On Wall Street, leadership changes are rarely just about titles. They are usually signals — about where a bank thinks the market is heading, who it trusts to lead during the next phase, and what kind of future it is preparing for.
That is why the latest shake-up inside JPMorgan Chase is getting so much attention across the financial world.
The bank is preparing a major restructuring inside its investment banking division as dealmaking activity surges globally again after several difficult years for Wall Street. According to reports from Reuters, Bloomberg, and the Financial Times, the overhaul will significantly reshape the leadership structure overseeing mergers, acquisitions, capital markets, and corporate advisory work.
At the center of the changes is a new generation of leadership beginning to emerge inside the world’s largest bank.
JPMorgan is reorganizing for a new era of dealmaking
Under the new structure, senior executives Dorothee Blessing, Kevin Foley, and Jared Kaye are expected to become co-heads of global investment banking.

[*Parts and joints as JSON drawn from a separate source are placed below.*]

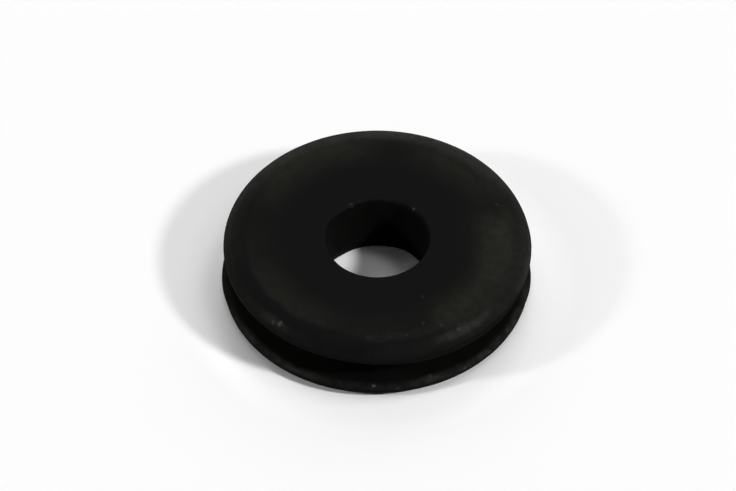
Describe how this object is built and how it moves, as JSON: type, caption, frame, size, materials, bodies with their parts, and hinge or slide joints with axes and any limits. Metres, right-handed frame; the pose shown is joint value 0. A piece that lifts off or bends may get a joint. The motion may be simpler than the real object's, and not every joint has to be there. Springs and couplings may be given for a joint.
{
  "type": "rubber grommet",
  "caption": "Flat rubber ring with a flange on each side, a groove between them that grips the edge of a panel, and a bore for a cable.",
  "frame": {"origin": "centre of the lower face, on the axis of the bore", "axes": "+Z along the bore from the lower face to the upper face; X and Y are free, because the ring is round"},
  "size_m": [0.025, 0.025, 0.0056],
  "materials": {
    "rubber": "matt black moulded rubber with a thin grey dust haze"
  },
  "bodies": {
    "root": {"grommet": "rubber"}
  },
  "joints": []
}
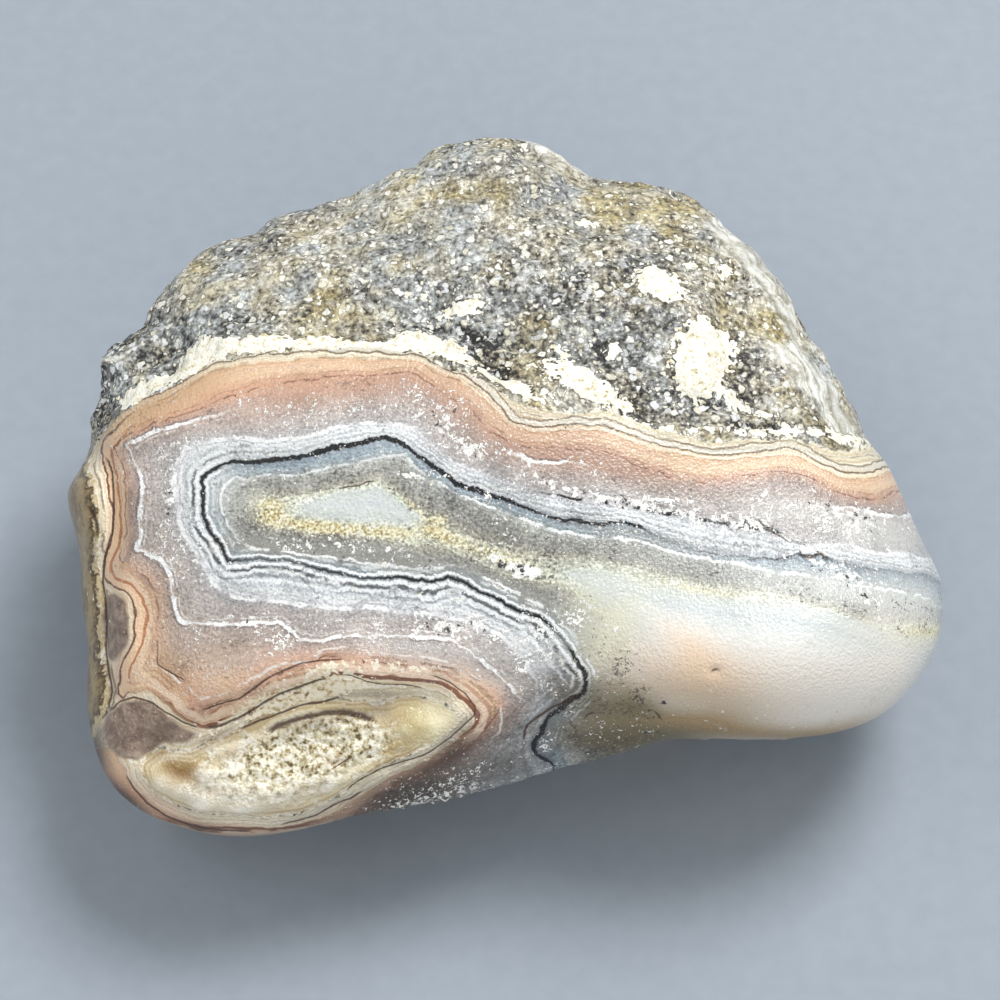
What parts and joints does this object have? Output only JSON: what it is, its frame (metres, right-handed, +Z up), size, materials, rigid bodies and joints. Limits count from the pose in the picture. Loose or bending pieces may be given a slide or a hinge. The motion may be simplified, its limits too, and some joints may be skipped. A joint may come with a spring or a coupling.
{
  "type": "fairburn agate",
  "caption": "Water-worn agate nodule with fortification bands on its upper face, a rough granular rind over its back, and a small flat underneath that it rests on.",
  "frame": {"origin": "on the ground under the middle of the stone's bounding box", "axes": "+X to the right along the stone's longest side, +Y towards its rough back, +Z up; the banded face looks up and towards -Y"},
  "size_m": [0.0618, 0.0511, 0.0282],
  "materials": {
    "banded_chalcedony": "satin, waxy where the bands are worn smooth and granular on the rind"
  },
  "bodies": {
    "root": {"agate": "banded_chalcedony"}
  },
  "joints": []
}
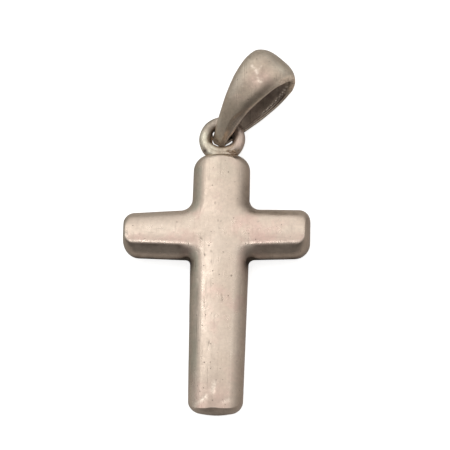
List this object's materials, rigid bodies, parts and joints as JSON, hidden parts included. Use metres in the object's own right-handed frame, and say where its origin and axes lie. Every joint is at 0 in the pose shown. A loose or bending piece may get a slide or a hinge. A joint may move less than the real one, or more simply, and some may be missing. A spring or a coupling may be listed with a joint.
{
  "type": "cross pendant",
  "caption": "Solid puffed cross pendant lying on its back, with a wire ring soldered to its top end and a tapered teardrop bail hanging in the ring for a chain.",
  "frame": {"origin": "on the flat of the back, where the centre lines of the shaft and the arms cross", "axes": "+X along the right arm, +Y up the shaft towards the ring and the bail, +Z out of the front face, away from the surface that it lies on"},
  "size_m": [0.0165, 0.0323, 0.0057],
  "materials": {
    "cross_silver": "worn satin silver with a warm tarnish, fine scratches and small pits",
    "bail_silver": "worn satin silver, darker tarnish on the inside"
  },
  "bodies": {
    "root": {"cross_with_ring": "cross_silver", "bail": "bail_silver"}
  },
  "joints": []
}
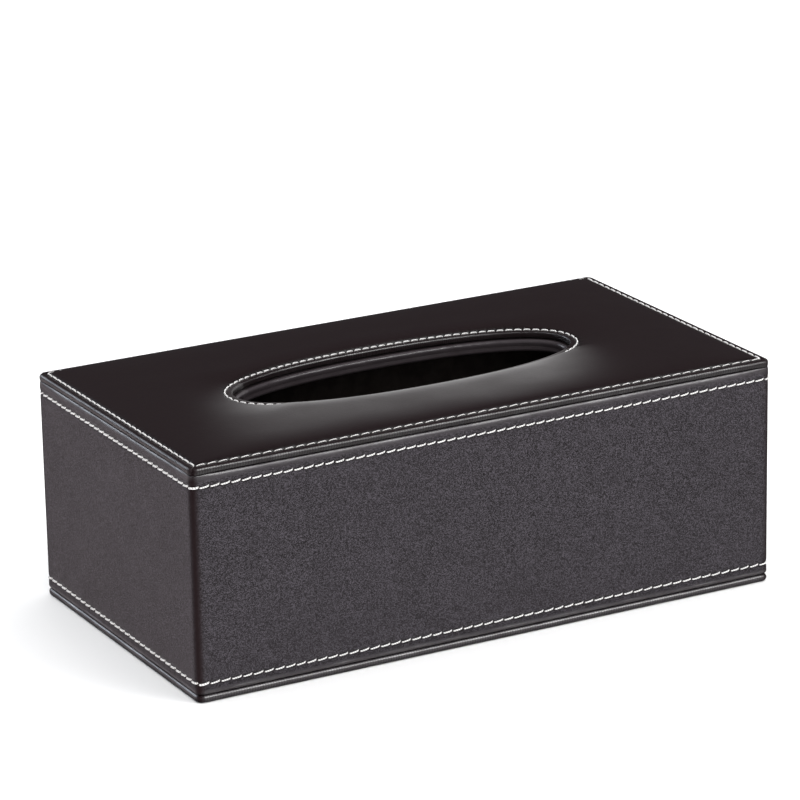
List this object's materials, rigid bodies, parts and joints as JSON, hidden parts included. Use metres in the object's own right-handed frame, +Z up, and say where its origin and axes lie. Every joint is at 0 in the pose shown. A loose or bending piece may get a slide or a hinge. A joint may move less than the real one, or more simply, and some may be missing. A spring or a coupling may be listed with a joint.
{
  "type": "tissue box cover",
  "caption": "Leather-covered box that hides a flat pack of tissues: padded top with an oval slot, boarded walls and a hinged base flap.",
  "frame": {"origin": "under the middle of the cover, on the surface that it stands on", "axes": "+X along the cover, -Y towards the front, +Z up"},
  "size_m": [0.25, 0.136, 0.0934],
  "materials": {
    "panel_leather": "satin, smooth",
    "wall_leather": "matt, fine grain",
    "base_leather": "satin, smooth",
    "fibreboard": "raw fibreboard",
    "greyboard": "raw greyboard",
    "foam": "soft pad",
    "lining": "short-napped cloth",
    "magnet": "nickel plated",
    "strike_steel": "plain steel",
    "thread": "white sewing thread"
  },
  "bodies": {
    "cover": {"panel_skin": "panel_leather", "panel_foam": "foam", "panel_board": "greyboard", "wall_wrap": "wall_leather", "wall_board_front": "fibreboard", "wall_board_rear": "fibreboard", "wall_board_left": "fibreboard", "wall_board_right": "fibreboard", "roof_board": "fibreboard", "opening_binding": "panel_leather", "lining_front": "lining", "lining_rear": "lining", "lining_left": "lining", "lining_right": "lining", "lining_roof": "lining", "magnet_left": "magnet", "magnet_right": "magnet", "hinge_strip": "wall_leather"},
    "base_flap": {"base_skin": "base_leather", "base_board": "greyboard", "base_lining": "lining", "strike_plate_left": "strike_steel", "strike_plate_right": "strike_steel"}
  },
  "joints": [
    {"name": "base_flap_hinge", "type": "hinge", "parent": "cover", "child": "base_flap", "pos_m": [0, 0.06815, 0.00305], "axis": [1, 0, 0], "range_deg": [0, 180], "deforming": ["hinge_strip"]}
  ]
}
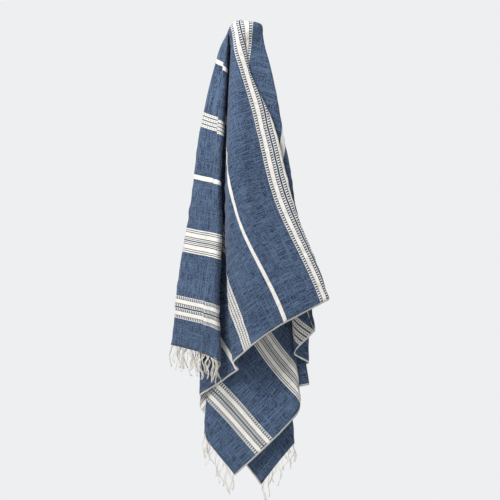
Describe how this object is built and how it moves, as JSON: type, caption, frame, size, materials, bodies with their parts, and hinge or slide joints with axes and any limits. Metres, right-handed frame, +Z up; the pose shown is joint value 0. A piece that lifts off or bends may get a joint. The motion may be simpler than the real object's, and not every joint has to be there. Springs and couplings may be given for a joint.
{
  "type": "hand-loomed bath towel hung from one hook",
  "caption": "A flat-woven blue cotton bath towel with cream bands and a fringe at each end, hanging in long folds from one point",
  "frame": {"origin": "the top of the cloth, where it lies over the hook", "axes": "+X to the right as seen from the front, +Y towards the wall, +Z up"},
  "size_m": [0.4158, 0.1403, 1.3027],
  "materials": {
    "cloth": "flat woven cotton, blue with cream bands",
    "yarn": "undyed cotton yarn"
  },
  "bodies": {
    "root": {"cloth": "cloth", "fringe_left_end": "yarn", "fringe_right_end": "yarn"}
  },
  "joints": []
}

The move is designed to bring different parts of JPMorgan’s advisory business closer together — combining industry coverage teams, financial institutions groups, and capital markets operations into a more integrated structure.
That may sound technical, but on Wall Street it reflects something much bigger: banks are under growing pressure to move faster, specialize deeper, and compete harder for increasingly complicated corporate deals.
Clients no longer just want financing. They want banks that understand their industries intimately, can navigate geopolitical instability, structure AI-related transactions, manage activist investors, and coordinate massive global mergers in real time.
The era of simple dealmaking is fading.
Wall Street’s deal machine is roaring back to life
Part of what is driving the restructuring is the sudden return of large-scale mergers and acquisitions activity after a sluggish period caused by inflation, high interest rates, and economic uncertainty.
According to Dealogic data cited in the reports, global M&A revenue surged 19% in the first quarter of 2026, reaching a record $11.3 billion.
Artificial intelligence has become one of the biggest forces behind the rebound. Technology companies are racing to acquire infrastructure, software, semiconductor capabilities, and AI talent as businesses across nearly every sector scramble to adapt to the AI boom. Healthcare, energy, and financial-sector deals have also accelerated sharply.
JPMorgan has been one of the biggest winners of that recovery.
The bank’s investment banking revenue reportedly jumped 38% year-over-year to around $3.1 billion during the first quarter alone. JPMorgan recently advised on several enormous transactions, including AES Corporation’s $33.4 billion take-private deal and the $53 billion merger between Coterra Energy and Devon Energy.
In many ways, the restructuring reflects confidence inside the bank that the next phase of global dealmaking has already begun.
One of Wall Street’s most influential dealmakers is changing roles
One of the most closely watched parts of the reshuffle involves Anu Aiyengar, one of the most prominent women on Wall Street and a major figure inside JPMorgan for more than two decades.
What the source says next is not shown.